Given exercise:
Reproduce the records below exactly as given.

Dataset:
◆ ◆ ◆ ◆

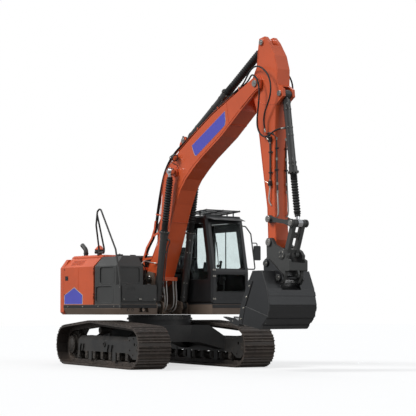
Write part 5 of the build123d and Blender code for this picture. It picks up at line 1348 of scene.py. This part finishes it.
class EXCAVATOR_OT_seat(bpy.types.Operator):
    """Seat base with its bellows, swollen cushion, back and head pad"""

    bl_idname = "excavator.seat"
    bl_label = "Operator's seat"

    def execute(self, context):
        base = bmesh.new()
        place_box(base, (-0.120, SEAT_Y - 0.150, 1.176), (0.220, SEAT_Y + 0.150, 1.230))
        place_spin(base, [(0.010 * k, 0.135 if k % 2 else 0.115) for k in range(20)] + [(0.20, 0)],
                   (0.05, SEAT_Y, 1.225), (0, 0, 1), 24)
        place_box(base, (-0.150, SEAT_Y - 0.200, 1.425), (0.290, SEAT_Y + 0.200, 1.475))
        place_slab(base, [(-0.200, SEAT_Y - 0.150, 1.470), (-0.200, SEAT_Y + 0.150, 1.470),
                          (-0.315, SEAT_Y + 0.130, 2.150), (-0.315, SEAT_Y - 0.130, 2.150)], 0.020)
        finish_piece(base, "seat_base", "house", "plastic", 35, 0.004, stands_for=("operator_seat",))
        lean = Matrix.Translation((-0.175, SEAT_Y, 1.800)) @ Matrix.Rotation(math.radians(-10.5), 4, "Y")
        for name, place, size in (
            ("seat_cushion", Matrix.Translation((0.065, SEAT_Y, 1.525)), (0.470, 0.450, 0.085)),
            ("seat_back", lean, (0.085, 0.420, 0.460)),
            ("seat_head_pad", lean @ Matrix.Translation((0, 0, 0.335)), (0.070, 0.250, 0.130)),
        ):
            self.pad(name, place, size)
        return {"FINISHED"}

    def pad(self, name, place, size):
        """A box with a drawn-in rim, swollen by cloth under pressure, with a sewn line round it."""
        mesh = bmesh.new()
        bmesh.ops.create_cube(mesh, size=1, matrix=Matrix.Diagonal((*size, 1)))
        bmesh.ops.bevel(mesh, geom=mesh.edges[:], offset=min(size) * 0.3, segments=3, profile=0.5,
                        affect="EDGES", material=-1)
        data = bpy.data.meshes.new(name)
        mesh.to_mesh(data)
        mesh.free()
        rough = new_object(name, data)
        remesh = rough.modifiers.new("Voxels", "REMESH")
        remesh.mode, remesh.voxel_size = "VOXEL", 0.006
        rest = bpy.data.meshes.new_from_object(rough.evaluated_get(bpy.context.evaluated_depsgraph_get()))
        rough.modifiers.clear()
        rough.data = rest
        swollen = self.swell(rough)
        for vert, moved in zip(rest.vertices, swollen):
            change = moved - vert.co
            vert.co += change * min(1.0, PAD_SWELL / max(change.length, 1e-6))
        thin = min(range(3), key=lambda axis: size[axis])
        for vert in rest.vertices:
            edge = max(abs(vert.co[axis]) / size[axis] for axis in range(3) if axis != thin)
            vert.co[thin] -= 0.006 * math.copysign(math.exp(-((edge - 0.36) / 0.018) ** 2), vert.co[thin])
        rest.transform(place)
        rest.shade_smooth()
        rest.materials.clear()
        rest.materials.append(FINISH["cloth"])
        rough.modifiers.new("Smooth", "SUBSURF").levels = 1
        rough.modifiers["Smooth"].render_levels = 1
        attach(rough, "house")

    def swell(self, rough):
        scene = bpy.context.scene
        cloth = rough.modifiers.new("Cloth", "CLOTH")
        cloth.settings.use_pressure = True
        cloth.settings.uniform_pressure_force = 4
        cloth.settings.effector_weights.gravity = 0
        for step in range(1, 21):
            scene.frame_set(step)
        shown = rough.evaluated_get(bpy.context.evaluated_depsgraph_get())
        places = [vert.co.copy() for vert in shown.data.vertices]
        rough.modifiers.clear()
        scene.frame_set(1)
        return places


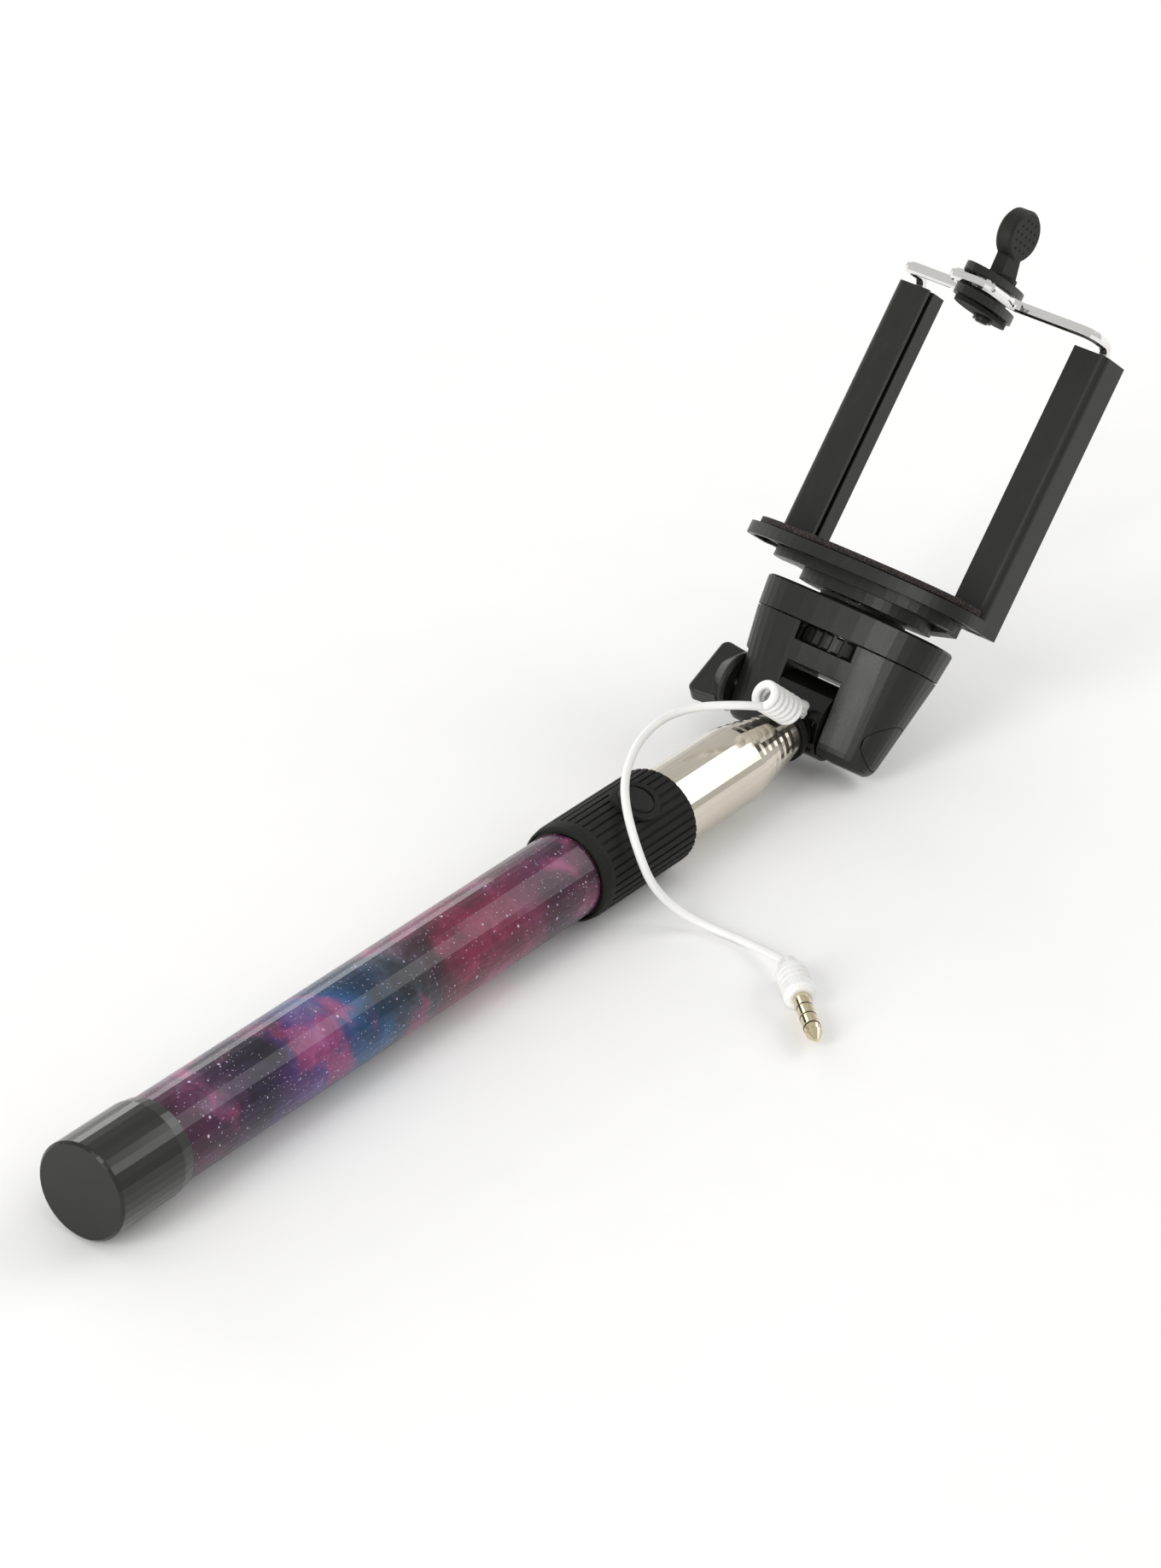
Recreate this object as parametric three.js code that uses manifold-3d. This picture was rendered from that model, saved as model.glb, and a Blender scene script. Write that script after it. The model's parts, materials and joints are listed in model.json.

◆ ◆ ◆ ◆

Answer to the problem:
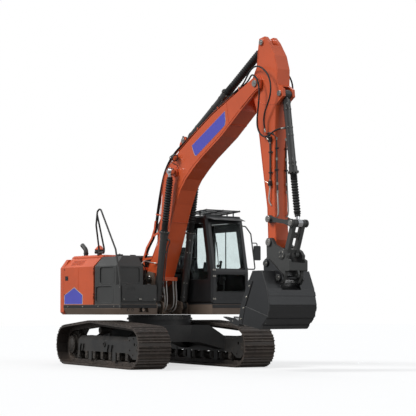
Write part 5 of the build123d and Blender code for this picture. It picks up at line 1348 of scene.py. This part finishes it.
class EXCAVATOR_OT_seat(bpy.types.Operator):
    """Seat base with its bellows, swollen cushion, back and head pad"""

    bl_idname = "excavator.seat"
    bl_label = "Operator's seat"

    def execute(self, context):
        base = bmesh.new()
        place_box(base, (-0.120, SEAT_Y - 0.150, 1.176), (0.220, SEAT_Y + 0.150, 1.230))
        place_spin(base, [(0.010 * k, 0.135 if k % 2 else 0.115) for k in range(20)] + [(0.20, 0)],
                   (0.05, SEAT_Y, 1.225), (0, 0, 1), 24)
        place_box(base, (-0.150, SEAT_Y - 0.200, 1.425), (0.290, SEAT_Y + 0.200, 1.475))
        place_slab(base, [(-0.200, SEAT_Y - 0.150, 1.470), (-0.200, SEAT_Y + 0.150, 1.470),
                          (-0.315, SEAT_Y + 0.130, 2.150), (-0.315, SEAT_Y - 0.130, 2.150)], 0.020)
        finish_piece(base, "seat_base", "house", "plastic", 35, 0.004, stands_for=("operator_seat",))
        lean = Matrix.Translation((-0.175, SEAT_Y, 1.800)) @ Matrix.Rotation(math.radians(-10.5), 4, "Y")
        for name, place, size in (
            ("seat_cushion", Matrix.Translation((0.065, SEAT_Y, 1.525)), (0.470, 0.450, 0.085)),
            ("seat_back", lean, (0.085, 0.420, 0.460)),
            ("seat_head_pad", lean @ Matrix.Translation((0, 0, 0.335)), (0.070, 0.250, 0.130)),
        ):
            self.pad(name, place, size)
        return {"FINISHED"}

    def pad(self, name, place, size):
        """A box with a drawn-in rim, swollen by cloth under pressure, with a sewn line round it."""
        mesh = bmesh.new()
        bmesh.ops.create_cube(mesh, size=1, matrix=Matrix.Diagonal((*size, 1)))
        bmesh.ops.bevel(mesh, geom=mesh.edges[:], offset=min(size) * 0.3, segments=3, profile=0.5,
                        affect="EDGES", material=-1)
        data = bpy.data.meshes.new(name)
        mesh.to_mesh(data)
        mesh.free()
        rough = new_object(name, data)
        remesh = rough.modifiers.new("Voxels", "REMESH")
        remesh.mode, remesh.voxel_size = "VOXEL", 0.006
        rest = bpy.data.meshes.new_from_object(rough.evaluated_get(bpy.context.evaluated_depsgraph_get()))
        rough.modifiers.clear()
        rough.data = rest
        swollen = self.swell(rough)
        for vert, moved in zip(rest.vertices, swollen):
            change = moved - vert.co
            vert.co += change * min(1.0, PAD_SWELL / max(change.length, 1e-6))
        thin = min(range(3), key=lambda axis: size[axis])
        for vert in rest.vertices:
            edge = max(abs(vert.co[axis]) / size[axis] for axis in range(3) if axis != thin)
            vert.co[thin] -= 0.006 * math.copysign(math.exp(-((edge - 0.36) / 0.018) ** 2), vert.co[thin])
        rest.transform(place)
        rest.shade_smooth()
        rest.materials.clear()
        rest.materials.append(FINISH["cloth"])
        rough.modifiers.new("Smooth", "SUBSURF").levels = 1
        rough.modifiers["Smooth"].render_levels = 1
        attach(rough, "house")

    def swell(self, rough):
        scene = bpy.context.scene
        cloth = rough.modifiers.new("Cloth", "CLOTH")
        cloth.settings.use_pressure = True
        cloth.settings.uniform_pressure_force = 4
        cloth.settings.effector_weights.gravity = 0
        for step in range(1, 21):
            scene.frame_set(step)
        shown = rough.evaluated_get(bpy.context.evaluated_depsgraph_get())
        places = [vert.co.copy() for vert in shown.data.vertices]
        rough.modifiers.clear()
        scene.frame_set(1)
        return places


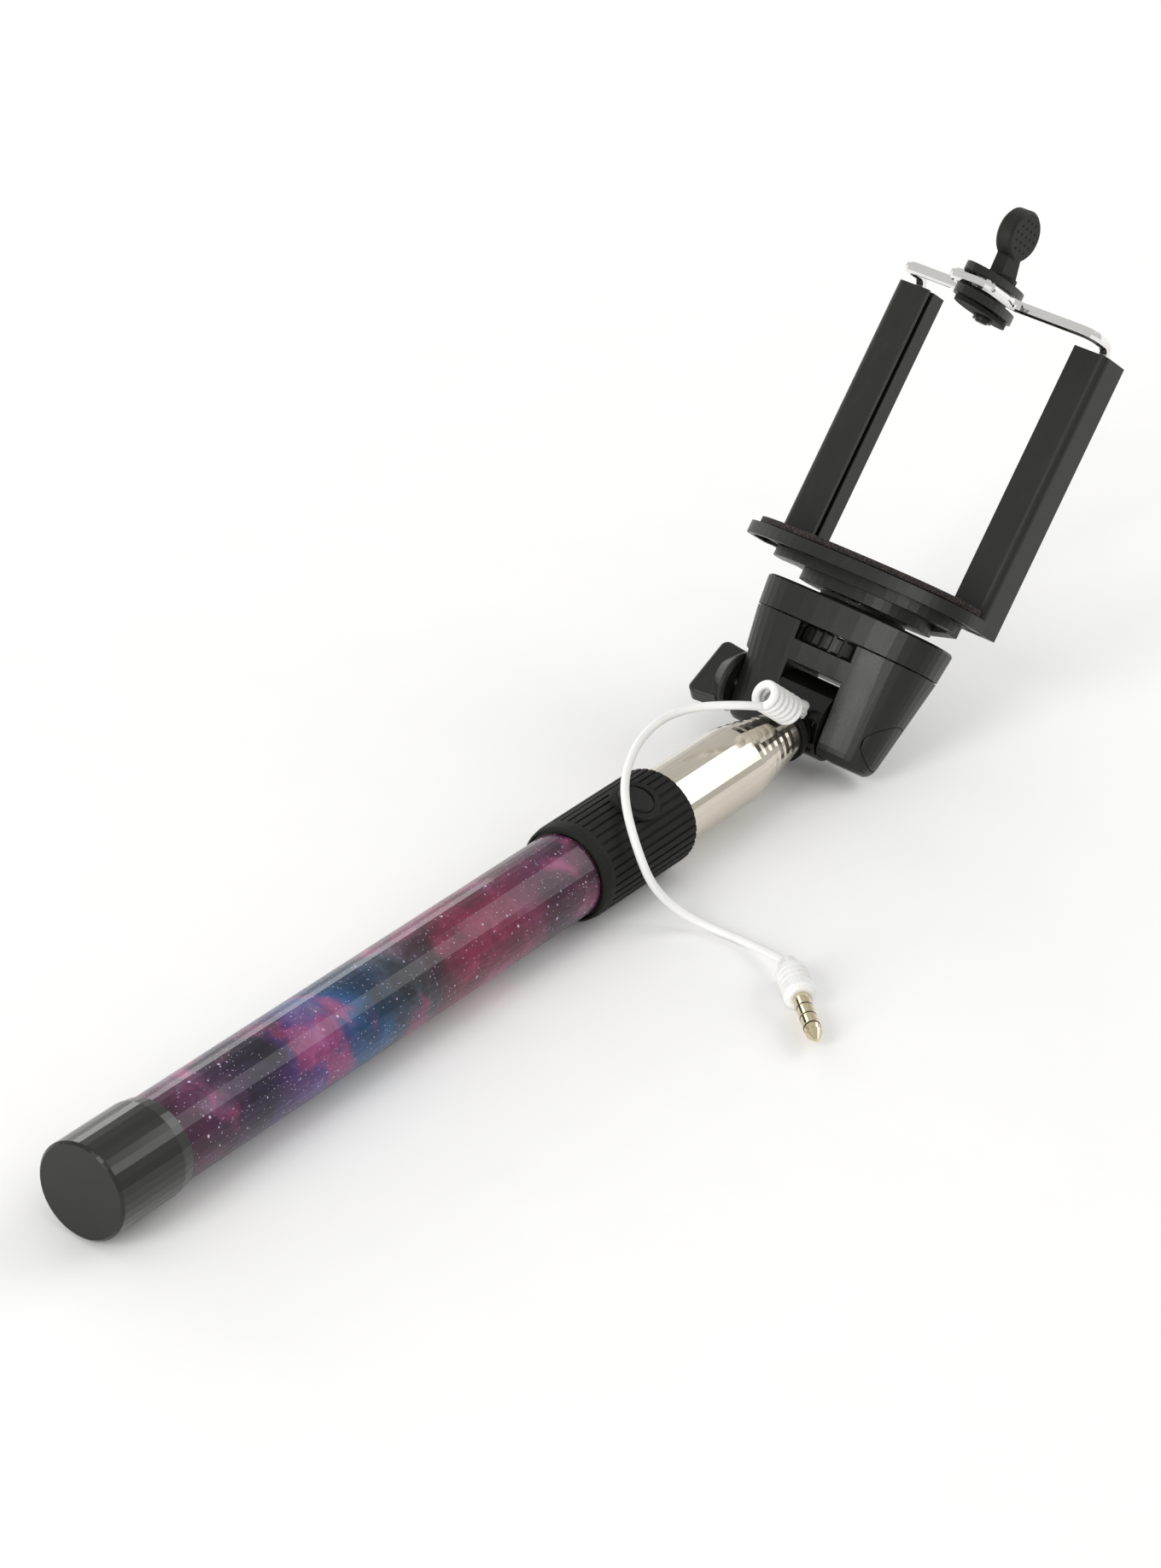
Recreate this object as parametric three.js code that uses manifold-3d. This picture was rendered from that model, saved as model.glb, and a Blender scene script. Write that script after it. The model's parts, materials and joints are listed in model.json.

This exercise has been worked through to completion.